Flyball Hub was built for this job. Competition planning, Race Mode, reserve changes and performance history all use flyball's own structure and language.

A large club collecting subscriptions and course fees

Start with Spond. Its payment, registration, fundraising and wider club tools cover work that Flyball Hub does not.

An existing Spond club wanting flyball tools

Keep Spond doing the work it already handles. Pilot Flyball Hub with one squad or training group, then make the wider decision using a real week of club admin rather than a feature list.

Final verdict

For payments, registrations, fundraising and administration across several groups, Spond is the sensible choice. It is a mature general sports platform and already does those jobs well.

Flyball Hub earns its place when your admin starts with dogs and runs through training plans, competition line-ups, races and times. That is the work I built it to handle, because it is the work I recognise from the sport.

If those jobs are eating into your training time, create a free Flyball Hub team and use it for one real session. Leave your current system running during the test. A single honest trial will tell you more than another hour comparing feature lists.

Frequently asked questions

Is Flyball Hub a Spond alternative?

Yes, for some jobs. Both can organise events, attendance and team updates. Flyball Hub is the more direct alternative for dog records, flyball training, line-ups and races. It does not replace Spond's finance tools.

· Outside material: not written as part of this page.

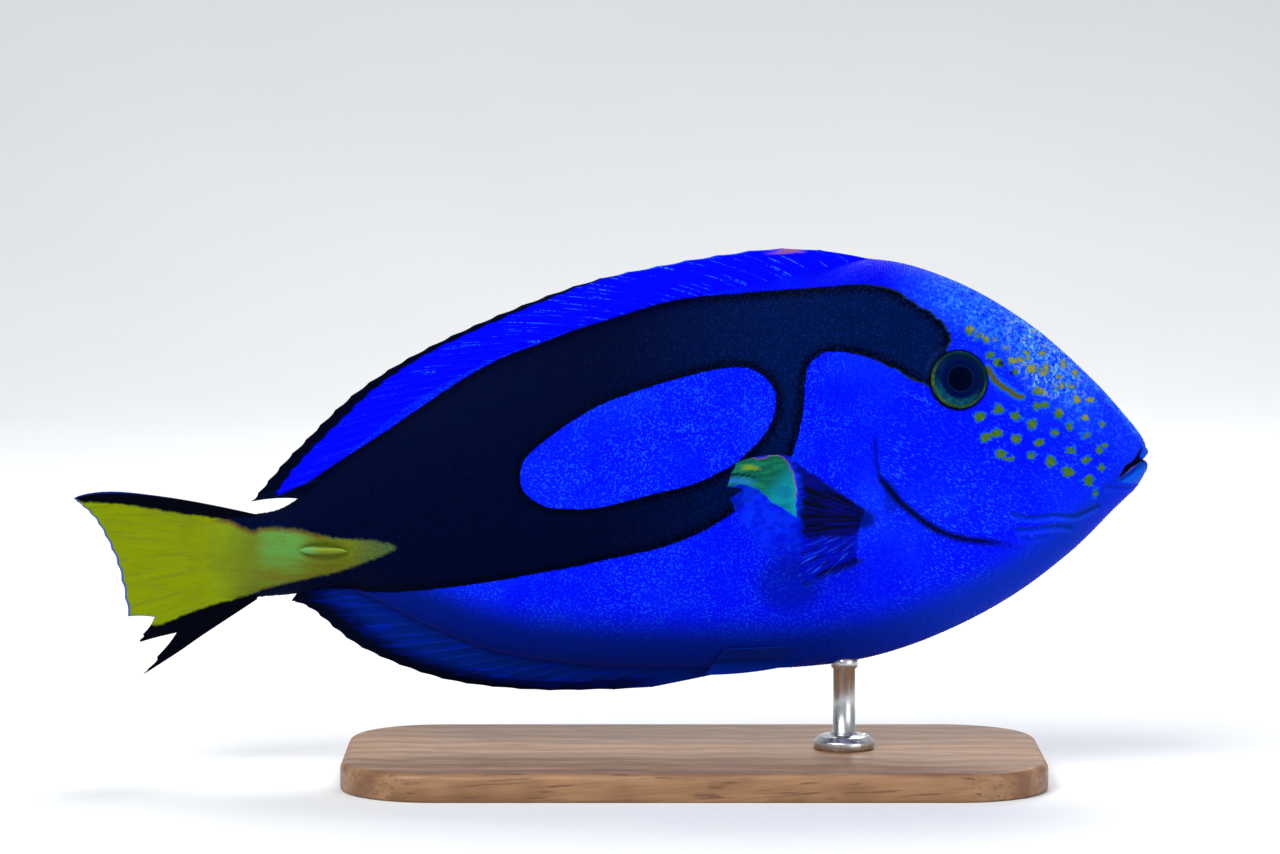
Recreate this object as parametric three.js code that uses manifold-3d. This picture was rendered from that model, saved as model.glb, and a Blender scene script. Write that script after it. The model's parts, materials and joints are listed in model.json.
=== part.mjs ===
// A regal blue tang as it swims, life size, held over a flat base by one rod.
// Millimetres. +X is towards the snout, +Z is up, and -Y is the fish's right side.
// The origin is on the floor, under the middle of the fish's length.

import * as THREE from "three";
import { mergeVertices } from "three/addons/utils/BufferGeometryUtils.js";
import Module from "manifold-3d";

const wasm = await Module();
wasm.setup();

// Driving dimensions
const swimHeight = 64; // of the body's axis above the floor
const seam = 0.3; // gap between pieces that meet
const tailSwing = 9; // how far the tips of the tail fin swing to the fish's left
const swingFrom = 12; // x where that bend begins
const tailTipX = -115.8;
const finSink = 3; // how deep a fin's root is set into the body before it is trimmed

// Stations of the body from the tail root to the snout:
// x and z of the back, x and z of the belly, and half the width
const bodyStations = [
  [-83, -8.2, -82, -26.2, 1.5],
  [-70, -6.3, -70, -25.2, 3.9],
  [-57, 4.6, -56, -24, 6.0],
  [-43, 16.0, -40, -31.2, 8.8],
  [-27, 24.8, -24, -37.3, 11.6],
  [-7, 32.4, -4, -40.0, 14.0],
  [18, 39.0, 19, -40.7, 15.7],
  [41, 44.2, 41, -40.3, 16.2],
  [57, 47.2, 57, -37.9, 15.9],
  [74, 42.5, 72, -32.6, 14.4],
  [90, 33.2, 86.5, -24.8, 11.8],
  [103, 21.8, 99, -15.2, 8.8],
  [110.8, 13.2, 107.6, -6.6, 6.2],
  [114.0, 9.0, 112.8, -1.4, 4.4],
  [114.7, 6.9, 114.3, 1.6, 2.2],
];
const snout = bodyStations.length - 1;
const ringPoints = 28;
const ringsPerStation = 3;
const flankCurve = 2.2; // how flat the flanks are
const keelCurve = { body: 0.62, head: 0.5 }; // above 0.5 the back and belly draw to a keel
const headFrom = 8; // station where the nape begins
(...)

Is Spond free for sports clubs?

Spond offers free entry-level use for group organisation. Payments and some club services have separate terms and costs. Check Spond's official regional pages for the current details that apply to your club.

Does Flyball Hub collect membership fees?

No. Flyball Hub does not currently collect club membership fees. Teams that need payment requests, instalments, paid registrations or fundraising should keep a suitable payment system such as Spond.

Can Flyball Hub work without signal?

Yes. Race drafts and queued changes can continue through a poor connection, then sync after the device reconnects.

Can a team use Spond and Flyball Hub together?

Yes. A club can keep payments and broad administration in Spond, then use Flyball Hub for dog records, training plans, competition line-ups and race results. Agree which app handles each job so members know where to look.

Does Flyball Hub support dog and team times?

Yes. Race Mode stores team and dog times to three decimal places. Those results feed into records such as personal bests, trends and clean-run data.